Objective: With increasing prevalence of type 2 diabetes mellitus and breast cancer in Iran, we aimed to search hospital registries of breast cancer patients to investigate type 2 diabetes mellitus association with survival outcomes of early breast cancer after adjustment of confounding factors. Methods: In a retrospective cohort study conducted from July 2003 to Feb 2014 and followed up until death or December 2016, female patients with early breast cancer who have been treated for the first time at the Cancer Institute of Iran, were divided to diabetic and non-diabetic groups. Primary and secondary outcomes were relapse free survival (RFS) and overall survival (OS). SPSS version 23 was used for analysis of data. Other variables included age, tumor stage, hormone receptor status, tumor subtype, and patient’s body mass index (BMI). Result: From a total of 1021 patients, 218 (21.4%) had type 2 diabetes mellitus.
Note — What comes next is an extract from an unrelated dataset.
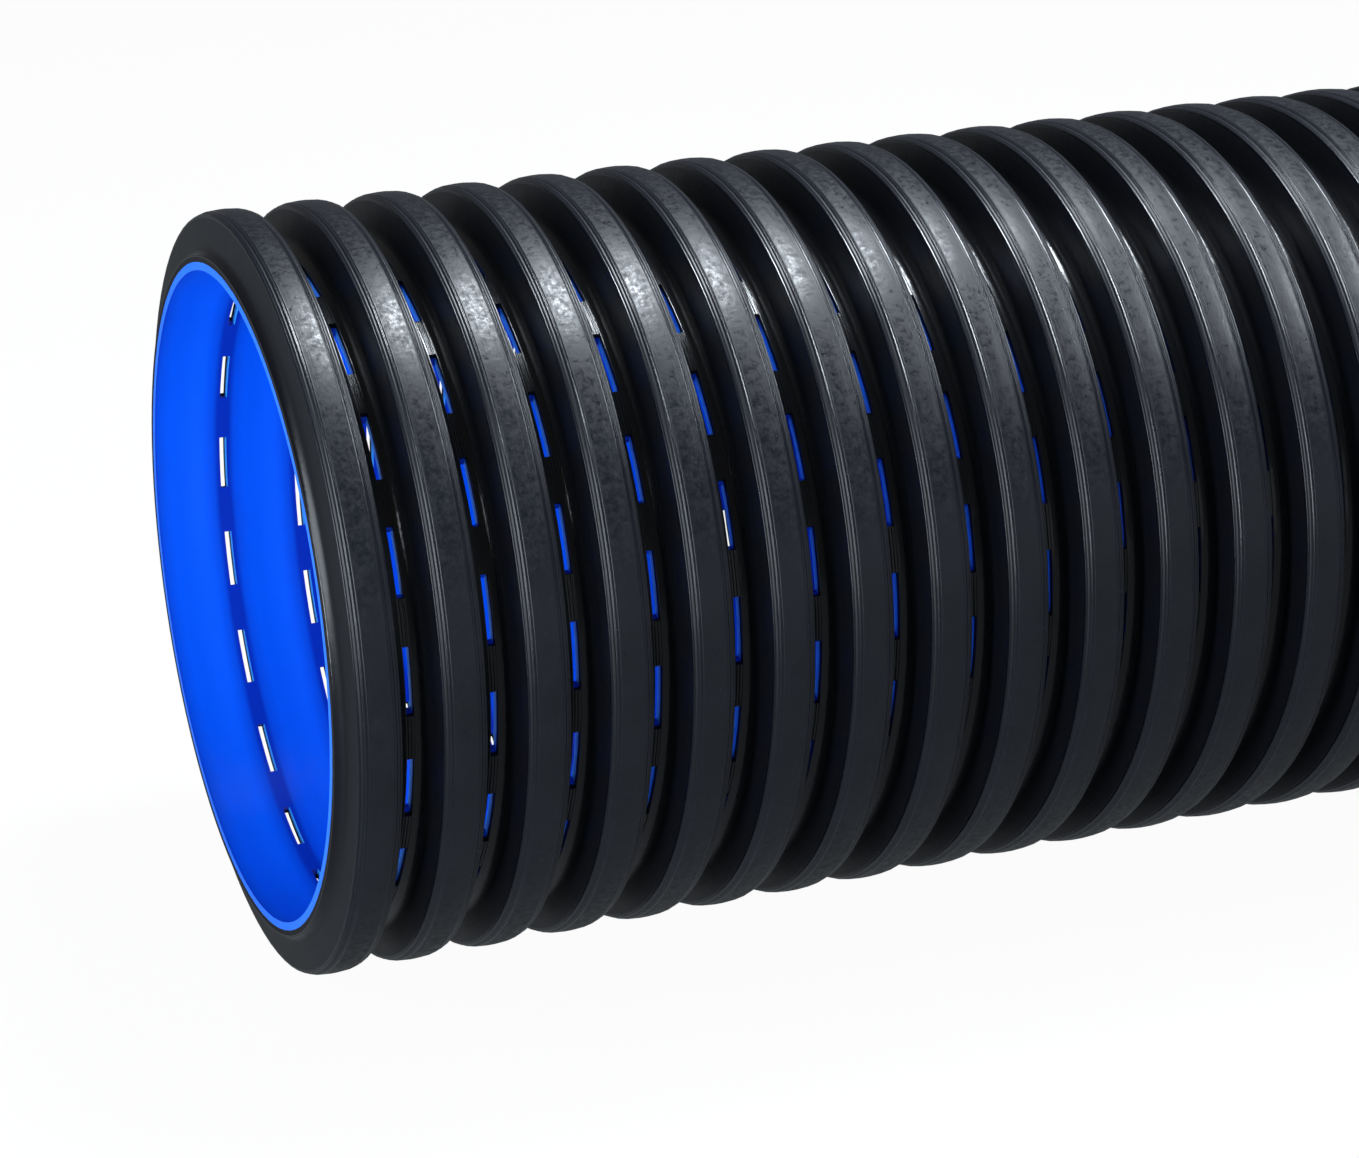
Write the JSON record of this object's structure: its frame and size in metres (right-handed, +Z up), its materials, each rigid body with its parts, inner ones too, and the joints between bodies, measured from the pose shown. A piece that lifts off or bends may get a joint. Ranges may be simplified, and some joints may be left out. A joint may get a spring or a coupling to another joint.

Diabetic patients had a higher mean age (53.31 vs 47.00), higher mean BMI (31.13 vs 29.15), lower HER2 expression (20.8% vs 32.1%) and higher frequency of luminal A subtype (61.1% vs 51.0). Overall, after adjustment of other variables, diabetes status did not affect RFS or OS independently. However, in luminal A subgroup, patients with diabetes mellitus had significantly lower survival outcomes of OS (135.277 vs 154.701) and RFS (114.107 vs 133.612) as well as OS higher hazard ratio of 1.830 and RFS hazard ratio of 1.663 compared to non-diabetic patients. BMI, hormone receptor status and tumor stage significantly affected the survival of the patients. Conclusion: In the present study, in addition to known breast cancer risk factors, BMI and type 2 diabetes mellitus had an independent impact on survival of the patients, highlighting the importance of health issues such as obesity and diabetes suboptimal performance in the treatment outcomes of early breast cancer patients in Iran.